The Alaska Native Veterans Land Allotment Equity Act would ensure fulfillment of a decades-old promise from the federal government to provide allotments to Alaska Natives who served in the Vietnam War.

“Federal areas will have to be identified where selections may be made,” Murkowski said. “Many will not be able to select in areas they have had historic ties to. There will be a process that will be outlined. The Vietnam war in Vietnam, Laos and Cambodia ran from November 1955 until the fall of Saigon on April 30, 1975, and many Americans who served in that war are aging.”

“This is something they have followed and wondered if they will still be alive when they are able to select (allotments),” Murkowski said.” My hope is to try to make this available as soon as possible.”

The National Volcano Early Warning and Monitoring Act will provide for improving the nation’s volcano-related capabilities to keep communities and travelers safe.

“For Alaska and Hawaii, it is pretty important to have more monitoring, the ability to provide for those warnings, particularly for those in aviation,” Murkowski said.

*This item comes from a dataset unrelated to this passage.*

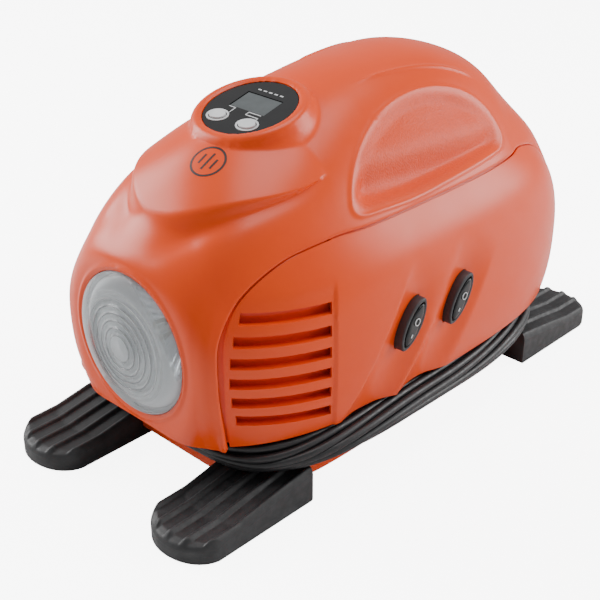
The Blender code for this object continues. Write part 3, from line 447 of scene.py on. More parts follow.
UPRIGHT = frame_at((0, 0, 0), (1, 0, 0), (0, 1, 0))
GAUGE_FRAME = frame_at(GAUGE_AT, (1, 0, 0), GAUGE_ALONG)
LENS_FRAME = frame_at(LENS_AT, (0, 0, 1), (1, 0, 0))


def switch_frame_at(place):
    across = (0, math.cos(SWITCH_LEAN), -math.sin(SWITCH_LEAN))
    along = (0, math.sin(SWITCH_LEAN), math.cos(SWITCH_LEAN))
    return frame_at(place, across, along)


def cut(target, cutter):
    """Takes the cutter out of the target and removes it."""
    step = target.modifiers.new("cut", "BOOLEAN")
    step.operation = "DIFFERENCE"
    step.solver = "EXACT"
    step.object = cutter
    evaluated = target.evaluated_get(bpy.context.evaluated_depsgraph_get())
    result = bpy.data.meshes.new_from_object(evaluated)
    target.modifiers.remove(step)
    old = target.data
    target.data = result
    result.name = old.name
    bpy.data.meshes.remove(old)
    bpy.data.objects.remove(cutter, do_unlink=True)
    result.shade_smooth()
    result.set_sharp_from_angle(angle=SHARP_ANGLE)


# ---- materials ---------------------------------------------------------------------------------


class Surface:
    """A procedural material: a Principled shader with helpers for its colour, sheen and relief."""

    def __init__(self, name, colour, roughness, metallic=0.0):
        self.material = bpy.data.materials.new(name)
        self.material.use_nodes = True
        self.tree = self.material.node_tree
        self.shader = self.tree.nodes["Principled BSDF"]
        self.colour = colour
        self.shader.inputs["Base Color"].default_value = (*colour, 1)
        self.shader.inputs["Roughness"].default_value = roughness
        self.shader.inputs["Metallic"].default_value = metallic
        self.place = self.tree.nodes.new("ShaderNodeTexCoord").outputs["Object"]
        self.relief = None

    def link(self, source, target):
        self.tree.links.new(source, target)
        return source

    def stretched(self, scale):
        node = self.tree.nodes.new("ShaderNodeMapping")
        node.inputs["Scale"].default_value = scale
        self.link(self.place, node.inputs["Vector"])
        return node.outputs["Vector"]

    def noise(self, size, detail=3.0, stretch=None):
        """Noise whose features are about size millimetres across."""
        node = self.tree.nodes.new("ShaderNodeTexNoise")
        node.inputs["Scale"].default_value = 1 / (size * MM)
        node.inputs["Detail"].default_value = detail
        self.link(self.stretched(stretch) if stretch else self.place, node.inputs["Vector"])
        return node.outputs["Fac"]

    def ranged(self, source, low, high, to_low, to_high):
        node = self.tree.nodes.new("ShaderNodeMapRange")
        for name, value in zip(
            ("From Min", "From Max", "To Min", "To Max"), (low, high, to_low, to_high)
        ):
            node.inputs[name].default_value = value
        self.link(source, node.inputs["Value"])
        return node.outputs["Result"]

    def math(self, operation, first, second):
        node = self.tree.nodes.new("ShaderNodeMath")
        node.operation = operation
        for value, socket in zip((first, second), node.inputs):
            if isinstance(value, (int, float)):
                socket.default_value = value
            else:
                self.link(value, socket)
        return node.outputs["Value"]

    def attribute(self, name):
        node = self.tree.nodes.new("ShaderNodeAttribute")
        node.attribute_name = name
        return node.outputs["Fac"]

    def tint(self, factor, colour):
        """Mixes another colour over the present one."""
        node = self.tree.nodes.new("ShaderNodeMix")
        node.data_type = "RGBA"
        node.inputs["B"].default_value = (*colour, 1)
        base = self.shader.inputs["Base Color"]
        if base.is_linked:
            self.link(base.links[0].from_socket, node.inputs["A"])
        else:
            node.inputs["A"].default_value = (*self.colour, 1)
        self.link(factor, node.inputs["Factor"])
        self.link(node.outputs["Result"], base)

    def roughness(self, source, low, high):
        self.link(self.ranged(source, 0.3, 0.7, low, high), self.shader.inputs["Roughness"])

    def bump(self, height, depth, strength=1.0):
        """Adds relief about depth millimetres deep."""
        node = self.tree.nodes.new("ShaderNodeBump")
        node.inputs["Strength"].default_value = strength
        node.inputs["Distance"].default_value = depth * MM
        self.link(height, node.inputs["Height"])
        if self.relief:
            self.link(self.relief, node.inputs["Normal"])
        self.relief = node.outputs["Normal"]
        self.link(self.relief, self.shader.inputs["Normal"])

    def edges(self, colour, share=0.5):
        """Lighter convex edges: painted highlights on the rubber's ridges, paler edges on metal."""
        node = self.tree.nodes.new("ShaderNodeNewGeometry")
        pale_edges = self.ranged(node.outputs["Pointiness"], 0.52, 0.62, 0, share)
        self.tint(pale_edges, colour)


def orange_plastic():
    """Moulded orange plastic, faintly clouded, and stippled where the grain attribute asks."""
    made = Surface("orange_plastic_look", (0.90, 0.070, 0.0), 0.30)
    cloud = made.noise(60, 2)
    made.tint(made.ranged(cloud, 0.35, 0.7, 0, 0.35), (0.84, 0.054, 0.0))
    made.tint(made.ranged(made.noise(4, 4), 0.4, 0.75, 0, 0.12), (0.94, 0.090, 0.001))
    stipple_and_painted_shade = made.attribute("stipple_and_painted_shade")
    stipple = made.noise(0.9, 2)
    pits = made.ranged(stipple, 0.4, 0.65, 0.0, 0.45)
    made.tint(made.math("MULTIPLY", stipple_and_painted_shade, pits), (0.66, 0.042, 0.001))
    gloss = made.ranged(made.noise(14, 4), 0.3, 0.7, 0.30, 0.36)
    duller = made.math("MULTIPLY", stipple_and_painted_shade, 0.14)
    made.link(made.math("ADD", gloss, duller), made.shader.inputs["Roughness"])
    made.bump(made.noise(0.5, 2), 0.010)
    made.bump(made.math("MULTIPLY", stipple_and_painted_shade, stipple), 0.35)
    made.shader.inputs["Specular IOR Level"].default_value = 0.36
    made.shader.inputs["Coat Weight"].default_value = 0.06
    made.shader.inputs["Coat Roughness"].default_value = 0.25
    return made.material


def rubber(name, colour, roughness, grain_size=0.6):
    """Matte rubber with a fine grain, dusty patches and paler edges painted as highlights."""
    made = Surface(name, colour, roughness)
    light = tuple(value * 2.6 + 0.004 for value in colour)
    made.tint(made.ranged(made.noise(9, 4), 0.4, 0.75, 0, 0.5), light)
    # Painted highlight: the paler convex edges stand for the glints along the feet's ridges.
    made.edges(tuple(value * 5 for value in colour), 0.5)
    made.roughness(made.noise(5, 4), roughness - 0.08, roughness + 0.10)
    made.bump(made.noise(grain_size, 3), 0.05)
    return made.material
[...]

The bundle also includes renewal for five years of the National Geologic Mapping Act Reauthorization Act run by the U.S. Geological Survey.

“It recognizes there is still so much as yet unmapped or outdated, to make sure maps and survey data are up to date,” Murkowski said.

The Land and Water Conservation legislation permanently reauthorizes the Land and Water Conservation Fund, with key reforms to strengthen and provide parity for its state-side program.

“The Land and Water Conservation Fund has been a pre-eminent program for access to public lands,” Cantwell said. “It gives local communities the tools and resources to manage public lands, to give more access to the American people, to do the things that will help us grow jobs and preserve against a very challenging and threatening climate.”

The Sportmen’s Act provides greater access and opportunities for hunting, fishing and other recreational activities on federal land. It recognizes that on areas like BLM (Bureau of Land Management) lands, “that we want to make sure these lands are open, unless they are specifically closed,” Murkowski said. “In areas used in the Interior … sometimes there may be military training operations going on in a certain area and you don’t want hunters in that area during the two-day exercise, so there are specific processes for closure. It is about making sure it is clear these are not closed for unreasonable periods of time or without explanation.”

The Denali National Park Improvement Act would provide routing flexibility through Denali National Park and Preserve for the proposed Alaska Gasline project through a non-wilderness portion of the park, to avoid seismic hazards, generally along about a seven-mile stretch of the Parks Highway. Permits could only be issued, however, if consistent with National Park system laws applicable to utility rights-of-way, in accordance with the Alaska National Interest Lands Conservation Act of 1980.

The bundle would also repeal, under the Kake Timber Parity Act, a statutory ban preventing the export of unprocessed logs harvested from lands conveyed to the Kake Tribal Corp. and require the Interior Department to convey all rights, title and interest in the sand and gravel resources within and contiguous to the Barrow Gas Field to the Ukpeagvik Inupiat Corp., the village corporation for Ukpeagvik.

“Barrow will be able to sell gravel,” Murkowski said, citing the Ukpeagvik Land Conveyance legislation as another example of small pieces of legislation that can make a significant difference in the economic development of local communities.